## DATASET EXTRACT
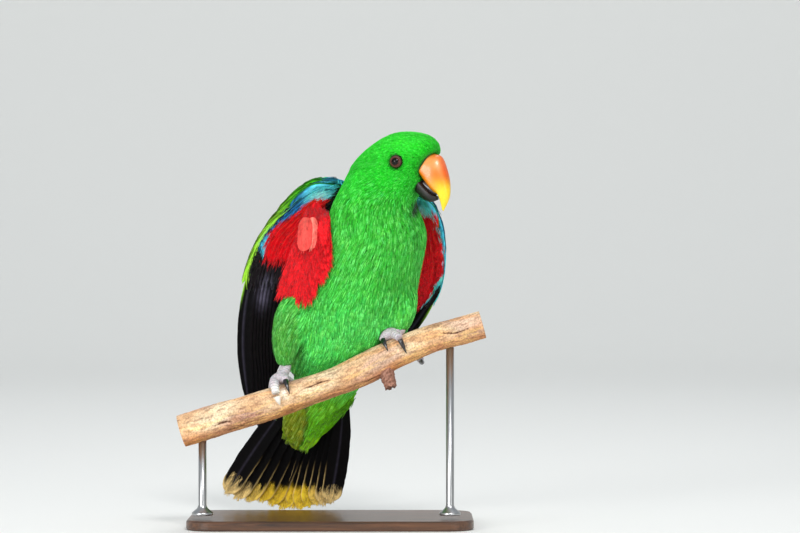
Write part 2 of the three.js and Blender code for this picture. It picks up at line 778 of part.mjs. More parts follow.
function rod(x) {
  const foot = BASE.thick + GAP;
  const top = perchAt(x).centre.z;
  const profile = [
    [0, foot],
    [ROD.footRadius, foot],
    [ROD.footRadius, foot + ROD.footThick],
    [ROD.radius + 0.8, foot + ROD.footTaper],
    [ROD.radius, foot + ROD.footTaper + 2],
    [ROD.radius, top],
    [0, top],
  ].map((p) => new THREE.Vector2(p[0], p[1]));
  const turned = welded(new THREE.LatheGeometry(profile, ROD.sides));
  turned.rotateX(90 * DEG);
  turned.translate(x, 0, 0);
  return solid(turned).subtract(perch(GAP));
}

const finishes = {
  green: { color: 0x2fae2c, roughness: 0.75 },
  wing: { color: 0x2a7d34, roughness: 0.65 },
  red: { color: 0xd81a20, roughness: 0.7 },
  tail: { color: 0x15101a, roughness: 0.6 },
  bill: { color: 0xf59a2b, roughness: 0.35 },
  mandible: { color: 0x1d191b, roughness: 0.4 },
  eye: { color: 0x1a0f0c, roughness: 0.1 },
  foot: { color: 0x8e8784, roughness: 0.7 },
  claw: { color: 0x1b1a1d, roughness: 0.35 },
  bark: { color: 0xb98a62, roughness: 0.85 },
  walnut: { color: 0x4a3020, roughness: 0.45 },
  steel: { color: 0xa9abad, roughness: 0.3, metalness: 1 },
};
const materials = Object.fromEntries(
  Object.entries(finishes).map(([name, look]) => [name, new THREE.MeshStandardMaterial(look)]),
);

const specimen = new THREE.Group();
specimen.position.copy(SPECIMEN_SHIFT);

function add(name, made, finish) {
  const mesh = new THREE.Mesh(geometryOf(tidied(made)), materials[finish]);
  mesh.name = name;
  specimen.add(mesh);
}

const perchRoom = perch(GAP);
const upperBillRoom = upperBill(GAP);
const lowerBillRoom = lowerBill(GAP);
const footRooms = {
  right: foot(LEGS.right, TOES.right, GAP),
  left: foot(LEGS.left, TOES.left, GAP),
};
const headAndTrunk = trunk().add(headBall()).add(lid(1)).add(lid(-1));
const carved = headAndTrunk
  .subtract(footRooms.right)
  .subtract(footRooms.left)
  .subtract(upperBillRoom)
  .subtract(lowerBillRoom)
  .subtract(eyeBall(1, GAP))
  .subtract(eyeBall(-1, GAP))
  .subtract(perchRoom);
const upwards = [0, 0, 1];
const downwards = [0, 0, -1];
add("head", carved.trimByPlane(upwards, NECK_CUTS.high + GAP / 2), "green");
const neckBand = carved.trimByPlane(upwards, NECK_CUTS.low + GAP / 2);
add("neck", neckBand.trimByPlane(downwards, -(NECK_CUTS.high - GAP / 2)), "green");
add("torso", carved.trimByPlane(downwards, -(NECK_CUTS.low - GAP / 2)), "green");
add("bill_upper", upperBill(), "bill");
add("bill_lower", lowerBill().subtract(upperBillRoom), "mandible");
add("eye_right", eyeBall(-1), "eye");
add("eye_left", eyeBall(1), "eye");

const trunkRoom = trunk(GAP).add(headBall(GAP));
const shankRooms = {};
for (const [side, leg] of Object.entries(LEGS)) {
  const toes = TOES[side];
  shankRooms[side] = shank(leg, GAP);
  add("leg_" + side, shank(leg).subtract(trunkRoom).subtract(perchRoom), "green");
  add("foot_" + side, foot(leg, toes).subtract(shankRooms[side]).subtract(perchRoom), "foot");
  for (const toe of toes) add("claw_" + side + "_" + toe.name, claw(leg, toe).subtract(footRooms[side]), "claw");
}
add("axillaries_right", axillaries().subtract(trunkRoom).subtract(shankRooms.right), "red");
const wingKeepsClearOf = [trunkRoom, perchRoom, shankRooms.right, shankRooms.left, axillaries(GAP)];
for (const [side, shape] of Object.entries(WINGS)) add("wing_" + side, wing(shape, wingKeepsClearOf), "wing");
add("tail", tail([trunkRoom, perchRoom]), "tail");
add("perch", perch(), "bark");
add("stand_rod_left", rod(ROD_X[0]), "steel");
add("stand_rod_right", rod(ROD_X[1]), "steel");

const base = new THREE.Mesh(standBase(), materials.walnut);
base.name = "stand_base";

const parrot = new THREE.Group();
parrot.add(specimen, base);

export default parrot;
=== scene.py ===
"""A life-size male eclectus parrot on a cut branch over a display stand, dressed for its portrait.

Sizes are in millimetres in the specimen's own frame until to_row() sets them in the row frame in metres.
"""

import logging
import math
from collections.abc import Callable
from dataclasses import dataclass, field
from enum import Enum

import bpy
import numpy as np
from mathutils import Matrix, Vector
from mathutils.bvhtree import BVHTree


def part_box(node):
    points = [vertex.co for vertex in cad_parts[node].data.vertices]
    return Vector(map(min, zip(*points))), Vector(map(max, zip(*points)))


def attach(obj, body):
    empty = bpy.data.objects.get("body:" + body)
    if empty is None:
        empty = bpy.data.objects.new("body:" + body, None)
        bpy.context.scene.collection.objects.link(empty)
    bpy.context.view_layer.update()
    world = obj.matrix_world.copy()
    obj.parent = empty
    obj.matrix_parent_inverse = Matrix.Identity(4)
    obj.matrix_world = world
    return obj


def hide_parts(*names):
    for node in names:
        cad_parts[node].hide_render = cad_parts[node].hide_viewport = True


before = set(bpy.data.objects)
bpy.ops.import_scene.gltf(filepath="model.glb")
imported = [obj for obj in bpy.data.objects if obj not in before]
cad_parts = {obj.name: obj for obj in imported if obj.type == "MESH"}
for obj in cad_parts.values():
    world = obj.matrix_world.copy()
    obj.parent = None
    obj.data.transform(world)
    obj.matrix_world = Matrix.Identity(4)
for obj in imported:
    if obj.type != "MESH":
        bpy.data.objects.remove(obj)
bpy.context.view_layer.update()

LOG = logging.getLogger("parrot")
SEED = 20240

Array = np.ndarray
norm = np.linalg.norm
Span = tuple[float, float]
# A feather's shaft: its places, the direction across it and the direction out of its upper side
Shaft = tuple[Array, Array, Array]
# A feather's colours, from shares along and across it and whether its upper side is asked for
Paint = Callable[[Array, Array, bool], Array]
Piece = bpy.types.Object
Socket = bpy.types.NodeSocket

# Where the specimen's own frame stands in the row frame
SPECIMEN_SHIFT = np.array([8.0, -34.0, 3.0])
BAKE_MAP = "OFBake"
VANE_MAP = "vane_mm"
MARKING = "marking"
BAKE_PATCH = 0.003
# The left wing's under side lies in the body's shade, so its colours are painted lighter to make up for it
SHADED_WING = 1.35
FULL_TURN = 2 * math.pi
UP = np.array([0.0, 0.0, 1.0])
TO_VIEWER = np.array([0.0, -1.0, 0.0])

# The body's level sections from the undertail to the head: middle, half breadth, half depth and facing
TRUNK = np.array(
    [
        [-34, 81, 55, 6, 2.5, 12],
        [-30.5, 73, 71, 17.5, 8, 12],
        [-22, 62, 90, 26, 14.5, 14],
        [-10.5, 49, 112, 29.5, 22, 17],
        [2.5, 37, 132, 41, 31, 20],
        [10, 27, 153, 45, 38, 20],
        [14, 18, 180, 47, 44, 20],
        [22, 12, 209, 44.5, 43, 20],
        [29, 10, 233, 42, 39, 24],
        [27.5, 9, 254, 37, 34, 38],
        [30, 7, 270, 32, 30, 50],
        [33.3, 5, 288, 25, 25, 60],
    ],
    float,
)
HEAD_AT = np.array([42.4, 2.0, 285.2])
HEAD_FACING = 65.0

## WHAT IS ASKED
Recopy all the lines exactly as they appear.

## EXERCISE OUTPUT
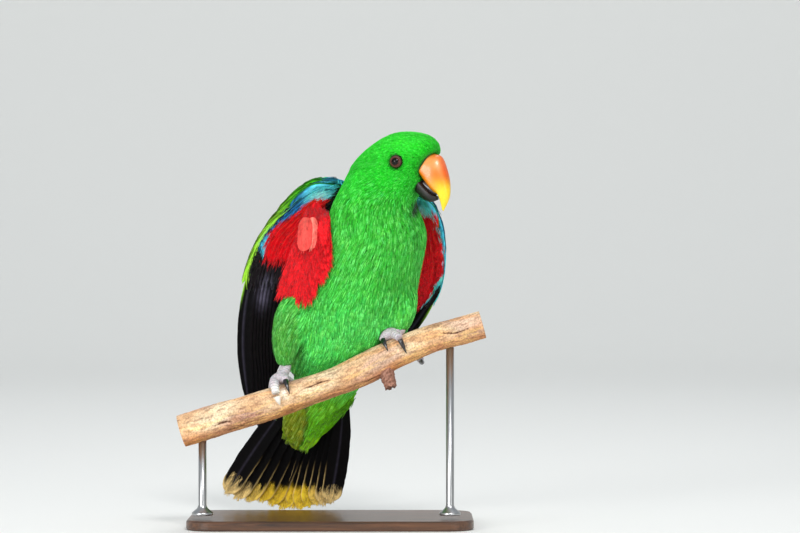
Write part 2 of the three.js and Blender code for this picture. It picks up at line 778 of part.mjs. More parts follow.
function rod(x) {
  const foot = BASE.thick + GAP;
  const top = perchAt(x).centre.z;
  const profile = [
    [0, foot],
    [ROD.footRadius, foot],
    [ROD.footRadius, foot + ROD.footThick],
    [ROD.radius + 0.8, foot + ROD.footTaper],
    [ROD.radius, foot + ROD.footTaper + 2],
    [ROD.radius, top],
    [0, top],
  ].map((p) => new THREE.Vector2(p[0], p[1]));
  const turned = welded(new THREE.LatheGeometry(profile, ROD.sides));
  turned.rotateX(90 * DEG);
  turned.translate(x, 0, 0);
  return solid(turned).subtract(perch(GAP));
}

const finishes = {
  green: { color: 0x2fae2c, roughness: 0.75 },
  wing: { color: 0x2a7d34, roughness: 0.65 },
  red: { color: 0xd81a20, roughness: 0.7 },
  tail: { color: 0x15101a, roughness: 0.6 },
  bill: { color: 0xf59a2b, roughness: 0.35 },
  mandible: { color: 0x1d191b, roughness: 0.4 },
  eye: { color: 0x1a0f0c, roughness: 0.1 },
  foot: { color: 0x8e8784, roughness: 0.7 },
  claw: { color: 0x1b1a1d, roughness: 0.35 },
  bark: { color: 0xb98a62, roughness: 0.85 },
  walnut: { color: 0x4a3020, roughness: 0.45 },
  steel: { color: 0xa9abad, roughness: 0.3, metalness: 1 },
};
const materials = Object.fromEntries(
  Object.entries(finishes).map(([name, look]) => [name, new THREE.MeshStandardMaterial(look)]),
);

const specimen = new THREE.Group();
specimen.position.copy(SPECIMEN_SHIFT);

function add(name, made, finish) {
  const mesh = new THREE.Mesh(geometryOf(tidied(made)), materials[finish]);
  mesh.name = name;
  specimen.add(mesh);
}

const perchRoom = perch(GAP);
const upperBillRoom = upperBill(GAP);
const lowerBillRoom = lowerBill(GAP);
const footRooms = {
  right: foot(LEGS.right, TOES.right, GAP),
  left: foot(LEGS.left, TOES.left, GAP),
};
const headAndTrunk = trunk().add(headBall()).add(lid(1)).add(lid(-1));
const carved = headAndTrunk
  .subtract(footRooms.right)
  .subtract(footRooms.left)
  .subtract(upperBillRoom)
  .subtract(lowerBillRoom)
  .subtract(eyeBall(1, GAP))
  .subtract(eyeBall(-1, GAP))
  .subtract(perchRoom);
const upwards = [0, 0, 1];
const downwards = [0, 0, -1];
add("head", carved.trimByPlane(upwards, NECK_CUTS.high + GAP / 2), "green");
const neckBand = carved.trimByPlane(upwards, NECK_CUTS.low + GAP / 2);
add("neck", neckBand.trimByPlane(downwards, -(NECK_CUTS.high - GAP / 2)), "green");
add("torso", carved.trimByPlane(downwards, -(NECK_CUTS.low - GAP / 2)), "green");
add("bill_upper", upperBill(), "bill");
add("bill_lower", lowerBill().subtract(upperBillRoom), "mandible");
add("eye_right", eyeBall(-1), "eye");
add("eye_left", eyeBall(1), "eye");

const trunkRoom = trunk(GAP).add(headBall(GAP));
const shankRooms = {};
for (const [side, leg] of Object.entries(LEGS)) {
  const toes = TOES[side];
  shankRooms[side] = shank(leg, GAP);
  add("leg_" + side, shank(leg).subtract(trunkRoom).subtract(perchRoom), "green");
  add("foot_" + side, foot(leg, toes).subtract(shankRooms[side]).subtract(perchRoom), "foot");
  for (const toe of toes) add("claw_" + side + "_" + toe.name, claw(leg, toe).subtract(footRooms[side]), "claw");
}
add("axillaries_right", axillaries().subtract(trunkRoom).subtract(shankRooms.right), "red");
const wingKeepsClearOf = [trunkRoom, perchRoom, shankRooms.right, shankRooms.left, axillaries(GAP)];
for (const [side, shape] of Object.entries(WINGS)) add("wing_" + side, wing(shape, wingKeepsClearOf), "wing");
add("tail", tail([trunkRoom, perchRoom]), "tail");
add("perch", perch(), "bark");
add("stand_rod_left", rod(ROD_X[0]), "steel");
add("stand_rod_right", rod(ROD_X[1]), "steel");

const base = new THREE.Mesh(standBase(), materials.walnut);
base.name = "stand_base";

const parrot = new THREE.Group();
parrot.add(specimen, base);

export default parrot;
=== scene.py ===
"""A life-size male eclectus parrot on a cut branch over a display stand, dressed for its portrait.

Sizes are in millimetres in the specimen's own frame until to_row() sets them in the row frame in metres.
"""

import logging
import math
from collections.abc import Callable
from dataclasses import dataclass, field
from enum import Enum

import bpy
import numpy as np
from mathutils import Matrix, Vector
from mathutils.bvhtree import BVHTree


def part_box(node):
    points = [vertex.co for vertex in cad_parts[node].data.vertices]
    return Vector(map(min, zip(*points))), Vector(map(max, zip(*points)))


def attach(obj, body):
    empty = bpy.data.objects.get("body:" + body)
    if empty is None:
        empty = bpy.data.objects.new("body:" + body, None)
        bpy.context.scene.collection.objects.link(empty)
    bpy.context.view_layer.update()
    world = obj.matrix_world.copy()
    obj.parent = empty
    obj.matrix_parent_inverse = Matrix.Identity(4)
    obj.matrix_world = world
    return obj


def hide_parts(*names):
    for node in names:
        cad_parts[node].hide_render = cad_parts[node].hide_viewport = True


before = set(bpy.data.objects)
bpy.ops.import_scene.gltf(filepath="model.glb")
imported = [obj for obj in bpy.data.objects if obj not in before]
cad_parts = {obj.name: obj for obj in imported if obj.type == "MESH"}
for obj in cad_parts.values():
    world = obj.matrix_world.copy()
    obj.parent = None
    obj.data.transform(world)
    obj.matrix_world = Matrix.Identity(4)
for obj in imported:
    if obj.type != "MESH":
        bpy.data.objects.remove(obj)
bpy.context.view_layer.update()

LOG = logging.getLogger("parrot")
SEED = 20240

Array = np.ndarray
norm = np.linalg.norm
Span = tuple[float, float]
# A feather's shaft: its places, the direction across it and the direction out of its upper side
Shaft = tuple[Array, Array, Array]
# A feather's colours, from shares along and across it and whether its upper side is asked for
Paint = Callable[[Array, Array, bool], Array]
Piece = bpy.types.Object
Socket = bpy.types.NodeSocket

# Where the specimen's own frame stands in the row frame
SPECIMEN_SHIFT = np.array([8.0, -34.0, 3.0])
BAKE_MAP = "OFBake"
VANE_MAP = "vane_mm"
MARKING = "marking"
BAKE_PATCH = 0.003
# The left wing's under side lies in the body's shade, so its colours are painted lighter to make up for it
SHADED_WING = 1.35
FULL_TURN = 2 * math.pi
UP = np.array([0.0, 0.0, 1.0])
TO_VIEWER = np.array([0.0, -1.0, 0.0])

# The body's level sections from the undertail to the head: middle, half breadth, half depth and facing
TRUNK = np.array(
    [
        [-34, 81, 55, 6, 2.5, 12],
        [-30.5, 73, 71, 17.5, 8, 12],
        [-22, 62, 90, 26, 14.5, 14],
        [-10.5, 49, 112, 29.5, 22, 17],
        [2.5, 37, 132, 41, 31, 20],
        [10, 27, 153, 45, 38, 20],
        [14, 18, 180, 47, 44, 20],
        [22, 12, 209, 44.5, 43, 20],
        [29, 10, 233, 42, 39, 24],
        [27.5, 9, 254, 37, 34, 38],
        [30, 7, 270, 32, 30, 50],
        [33.3, 5, 288, 25, 25, 60],
    ],
    float,
)
HEAD_AT = np.array([42.4, 2.0, 285.2])
HEAD_FACING = 65.0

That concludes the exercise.